Pour procéder avec plus d’ordre, nous commencerons par donner la description du télescope de Gregorie qui est aujourd’hui le plus en usage, & la théorie de ses effets. Nous dirons ensuite en quoi en différe celui de Cassegrain, & enfin celui de Newton : nous parlerons des avantages respectifs des uns & des autres, & de leurs inconvéniens : nous ferons voir particulierement en quoi celle de Newton l’emporte sur les deux autres. Nous ajouterons quelque chose sur la composition des miroirs & sur la maniere de les polir. Enfin nous ferons tout notre possible pour dire tout ce qui est nécessaire sur ce télescope, sans cependant entrer dans un détail trop étendu & qui nous meneroit non à faire un article, mais un livre.

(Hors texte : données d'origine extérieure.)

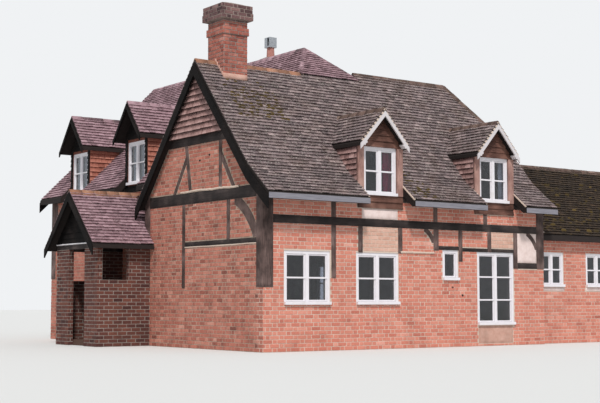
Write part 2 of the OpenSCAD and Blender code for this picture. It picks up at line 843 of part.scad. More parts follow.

Construction du télescope de Gregorie. Cet instrument est composé d’un tube fgBAA, & d’un plus petit tube IBKAmo ; dans le fond du grand tube en FF est un grand miroir concave percé à son centre d’une ouverture d’un pouce de diametre, ou aux environs. En f est un autre miroir concave acb d’un p. de diametre, dont la concavité fait partie d’une plus petite sphere que le grand miroir, & qui est placé de façon que son foyer t se trouve un peu au-delà du point T, foyer de grand miroir : en Km est placé une lentille ou un oculaire i.